[CAD and scene scripts]
____________
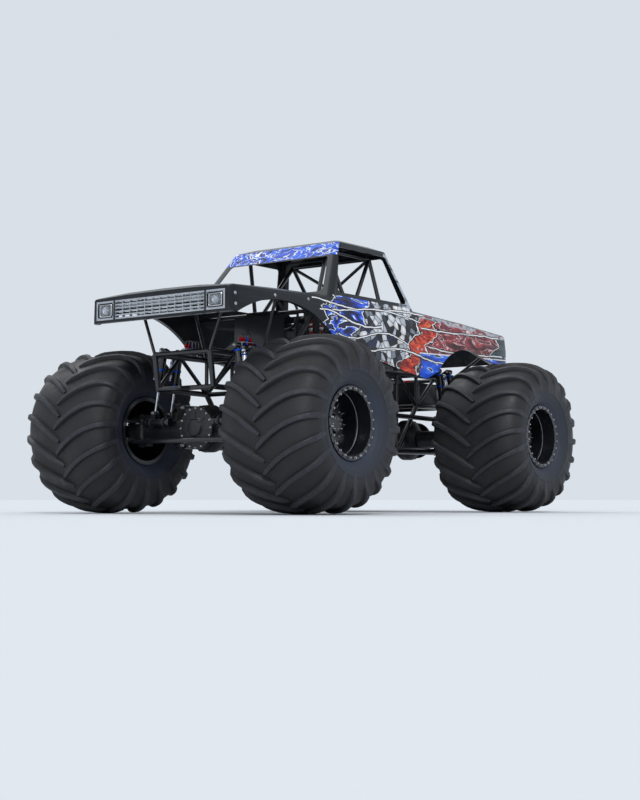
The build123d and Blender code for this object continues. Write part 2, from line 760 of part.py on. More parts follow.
def glass_cuts():
    """Openings of the windscreen, the rear window and the side windows."""
    side = ((-875.0, sill_z), (-590.0, header_z), (235.0, header_z), (395.0, sill_z))
    sides = window(side, Plane(origin=(0, 0, 0), x_dir=(0, 1, 0), z_dir=(1, 0, 0)), 2200.0)
    front_plane = Plane(origin=(0, -1000.0, 0), x_dir=(1, 0, 0), z_dir=(0, -1, 0))
    front = ((-790.0, sill_z + 10.0), (790.0, sill_z + 10.0), (650.0, header_z - visor_drop),
             (-650.0, header_z - visor_drop))
    rear = ((-790.0, sill_z), (790.0, sill_z), (640.0, header_z), (-640.0, header_z))
    rear_plane = Plane(origin=(0, 500.0, 0), x_dir=(1, 0, 0), z_dir=(0, -1, 0))
    return [sides, window(front, front_plane, 960.0), window(rear, rear_plane, 500.0)]


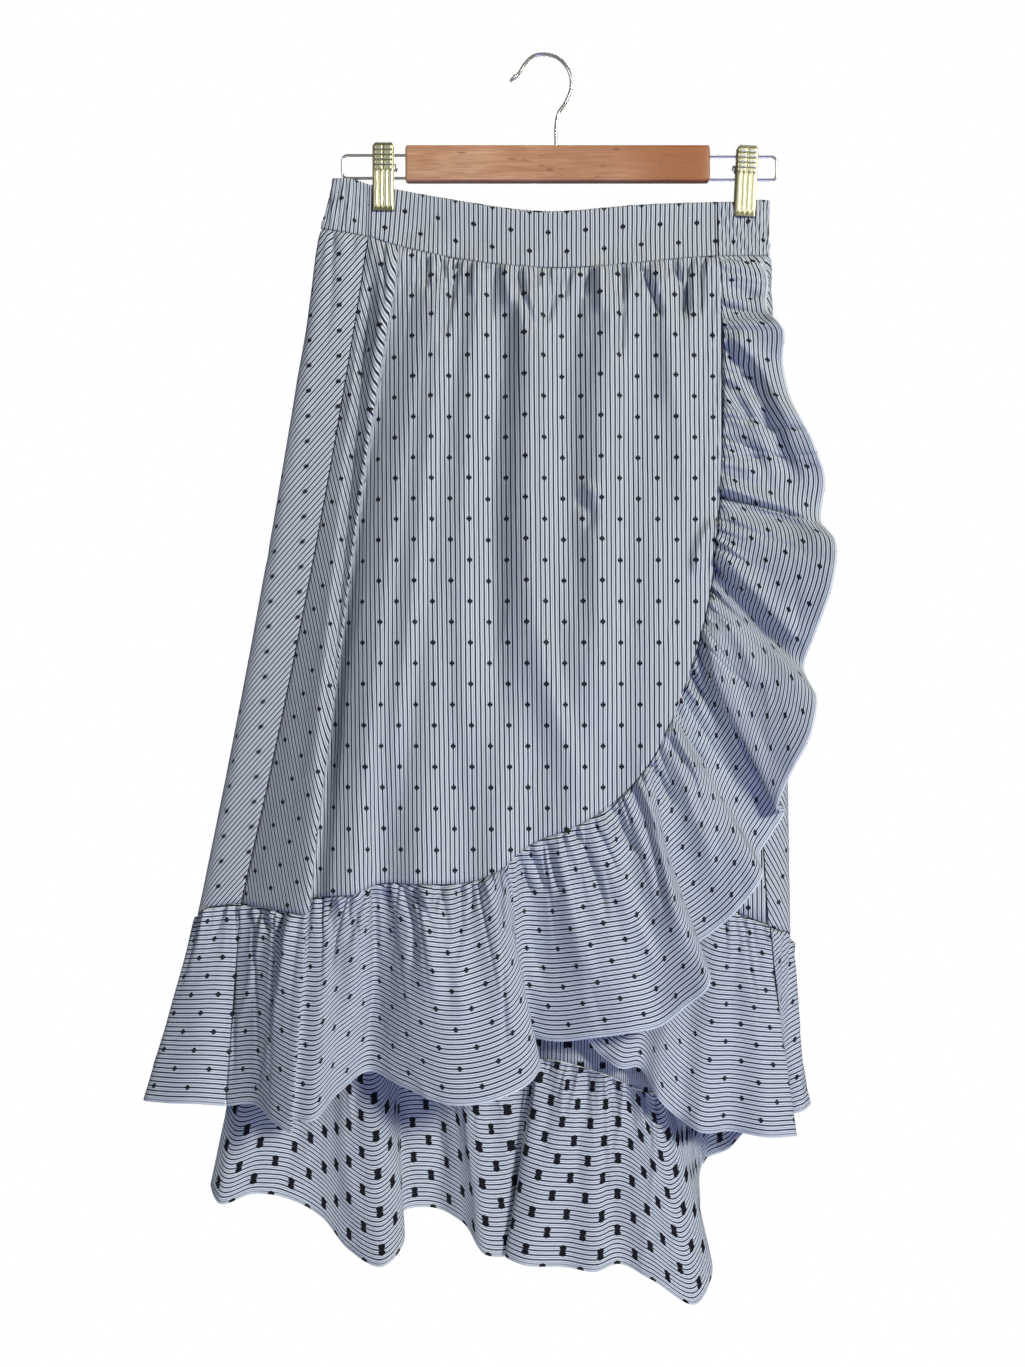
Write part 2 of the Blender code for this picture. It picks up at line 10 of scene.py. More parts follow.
import bpy
import numpy as np
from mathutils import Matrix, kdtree

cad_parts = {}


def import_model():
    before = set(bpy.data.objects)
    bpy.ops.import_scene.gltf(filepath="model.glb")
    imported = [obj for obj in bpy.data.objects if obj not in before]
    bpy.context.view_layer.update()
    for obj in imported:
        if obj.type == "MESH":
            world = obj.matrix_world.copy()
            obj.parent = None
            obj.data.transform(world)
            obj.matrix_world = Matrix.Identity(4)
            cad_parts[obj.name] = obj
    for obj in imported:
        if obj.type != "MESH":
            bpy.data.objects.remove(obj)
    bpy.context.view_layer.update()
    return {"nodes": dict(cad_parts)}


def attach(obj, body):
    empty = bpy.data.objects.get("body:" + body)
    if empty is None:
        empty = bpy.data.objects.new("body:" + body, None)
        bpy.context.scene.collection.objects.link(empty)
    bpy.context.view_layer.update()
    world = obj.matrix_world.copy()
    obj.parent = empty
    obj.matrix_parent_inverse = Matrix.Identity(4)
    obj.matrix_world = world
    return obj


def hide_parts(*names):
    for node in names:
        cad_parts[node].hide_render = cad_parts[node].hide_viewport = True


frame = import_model()
print("nodes:", len(frame["nodes"]))

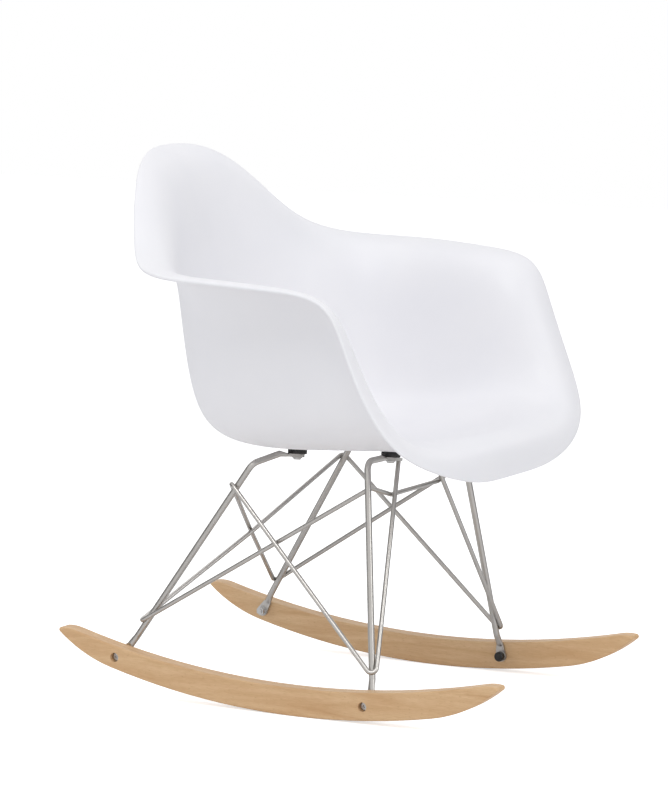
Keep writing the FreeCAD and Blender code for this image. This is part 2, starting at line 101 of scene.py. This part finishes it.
def moved_out(rings, distance):
    """The rings moved square to the skin, away from the sitter."""
    around = np.roll(rings, -1, axis=1) - np.roll(rings, 1, axis=1)
    climb = np.empty_like(rings)
    climb[1:-1] = rings[2:] - rings[:-2]
    climb[0] = rings[1] - rings[0]
    climb[-1] = rings[-1] - rings[-2]
    normal = np.cross(around, climb)
    return rings + normal / np.linalg.norm(normal, axis=2, keepdims=True) * distance


def climb_weights(position, count):
    """Cubic weights of the rings at a place between the pan, 0, and the rim, count - 3."""
    knots = [0] * 3 + list(range(count - 2)) + [count - 3] * 3
    place = min(max(position, 0), count - 3 - 1e-9)
    weights = [1.0 if knots[i] <= place < knots[i + 1] else 0.0 for i in range(len(knots) - 1)]
    for degree in (1, 2, 3):
        raised = []
        for i in range(len(weights) - 1):
            left = knots[i + degree] - knots[i]
            right = knots[i + degree + 1] - knots[i + 1]
            value = (place - knots[i]) / left * weights[i] if left else 0.0
            value += (knots[i + degree + 1] - place) / right * weights[i + 1] if right else 0.0
            raised.append(value)
        weights = raised
    return np.array(weights)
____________
## Instructions to follow
Write out word for word only the lines from the start of the entries down to the line with "window(rear, rear_plane, 500.0)]", please, including both ends.

## Task response
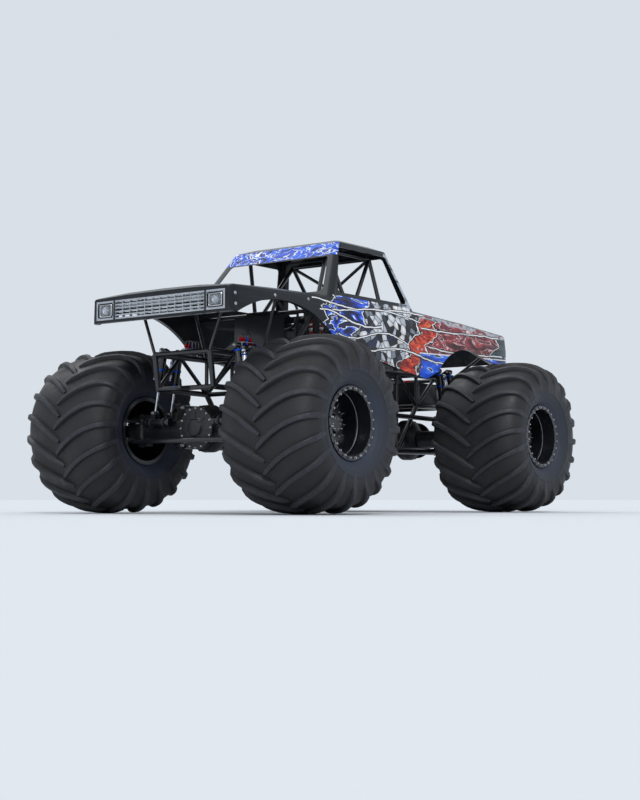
The build123d and Blender code for this object continues. Write part 2, from line 760 of part.py on. More parts follow.
def glass_cuts():
    """Openings of the windscreen, the rear window and the side windows."""
    side = ((-875.0, sill_z), (-590.0, header_z), (235.0, header_z), (395.0, sill_z))
    sides = window(side, Plane(origin=(0, 0, 0), x_dir=(0, 1, 0), z_dir=(1, 0, 0)), 2200.0)
    front_plane = Plane(origin=(0, -1000.0, 0), x_dir=(1, 0, 0), z_dir=(0, -1, 0))
    front = ((-790.0, sill_z + 10.0), (790.0, sill_z + 10.0), (650.0, header_z - visor_drop),
             (-650.0, header_z - visor_drop))
    rear = ((-790.0, sill_z), (790.0, sill_z), (640.0, header_z), (-640.0, header_z))
    rear_plane = Plane(origin=(0, 500.0, 0), x_dir=(1, 0, 0), z_dir=(0, -1, 0))
    return [sides, window(front, front_plane, 960.0), window(rear, rear_plane, 500.0)]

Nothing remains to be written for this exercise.